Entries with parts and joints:
┌────────
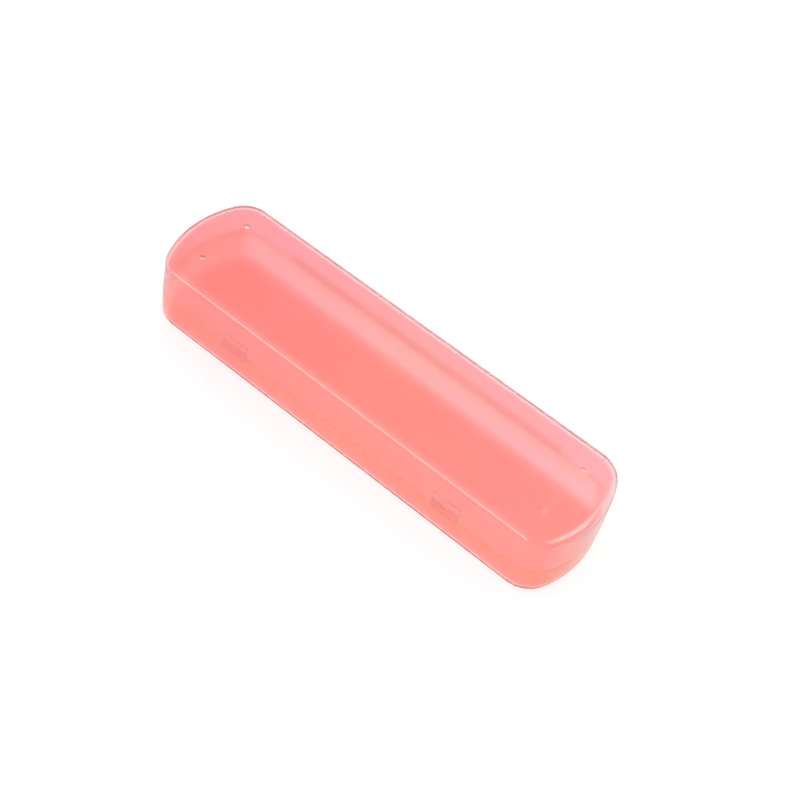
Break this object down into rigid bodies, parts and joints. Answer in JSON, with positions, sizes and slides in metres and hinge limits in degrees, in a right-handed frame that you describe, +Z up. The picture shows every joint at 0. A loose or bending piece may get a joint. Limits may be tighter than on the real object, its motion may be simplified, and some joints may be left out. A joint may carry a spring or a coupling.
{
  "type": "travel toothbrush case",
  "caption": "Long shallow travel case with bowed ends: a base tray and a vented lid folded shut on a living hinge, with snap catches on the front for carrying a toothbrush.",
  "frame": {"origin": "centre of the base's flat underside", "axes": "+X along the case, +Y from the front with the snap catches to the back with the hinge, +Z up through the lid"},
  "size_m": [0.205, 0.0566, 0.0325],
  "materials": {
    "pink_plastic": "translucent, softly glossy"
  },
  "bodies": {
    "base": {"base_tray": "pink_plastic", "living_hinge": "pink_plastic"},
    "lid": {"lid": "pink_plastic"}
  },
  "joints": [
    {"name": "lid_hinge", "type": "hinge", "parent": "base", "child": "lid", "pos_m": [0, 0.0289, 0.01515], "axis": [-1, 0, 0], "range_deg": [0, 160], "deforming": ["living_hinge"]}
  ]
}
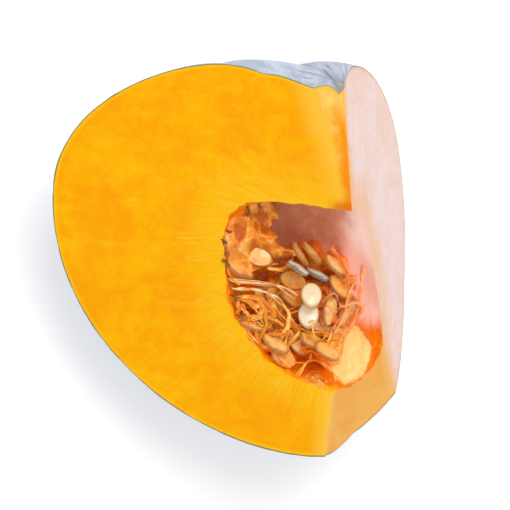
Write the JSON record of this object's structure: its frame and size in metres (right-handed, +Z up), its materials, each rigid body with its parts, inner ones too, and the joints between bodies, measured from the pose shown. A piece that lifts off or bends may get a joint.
└────────
(Challenge): Copy every line of the records word for word.

(Output of the exercise):
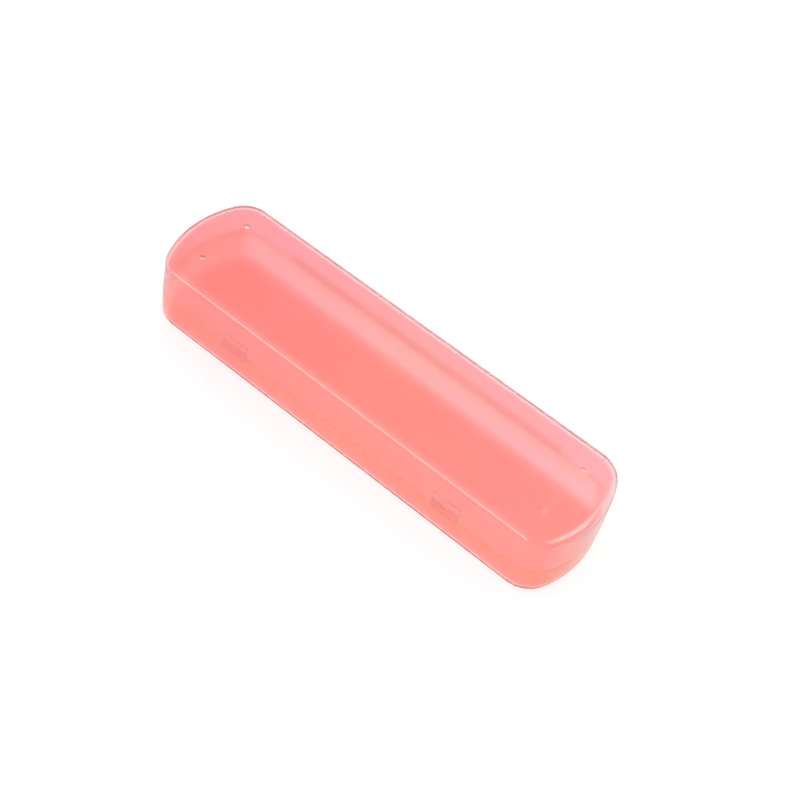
Break this object down into rigid bodies, parts and joints. Answer in JSON, with positions, sizes and slides in metres and hinge limits in degrees, in a right-handed frame that you describe, +Z up. The picture shows every joint at 0. A loose or bending piece may get a joint. Limits may be tighter than on the real object, its motion may be simplified, and some joints may be left out. A joint may carry a spring or a coupling.
{
  "type": "travel toothbrush case",
  "caption": "Long shallow travel case with bowed ends: a base tray and a vented lid folded shut on a living hinge, with snap catches on the front for carrying a toothbrush.",
  "frame": {"origin": "centre of the base's flat underside", "axes": "+X along the case, +Y from the front with the snap catches to the back with the hinge, +Z up through the lid"},
  "size_m": [0.205, 0.0566, 0.0325],
  "materials": {
    "pink_plastic": "translucent, softly glossy"
  },
  "bodies": {
    "base": {"base_tray": "pink_plastic", "living_hinge": "pink_plastic"},
    "lid": {"lid": "pink_plastic"}
  },
  "joints": [
    {"name": "lid_hinge", "type": "hinge", "parent": "base", "child": "lid", "pos_m": [0, 0.0289, 0.01515], "axis": [-1, 0, 0], "range_deg": [0, 160], "deforming": ["living_hinge"]}
  ]
}
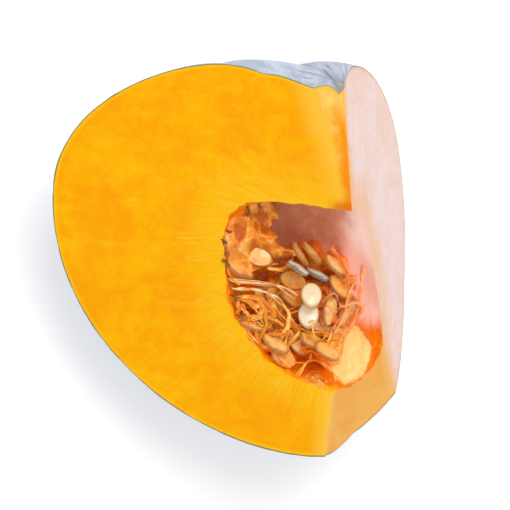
Write the JSON record of this object's structure: its frame and size in metres (right-handed, +Z up), its materials, each rigid body with its parts, inner ones too, and the joints between bodies, measured from the pose shown. A piece that lifts off or bends may get a joint.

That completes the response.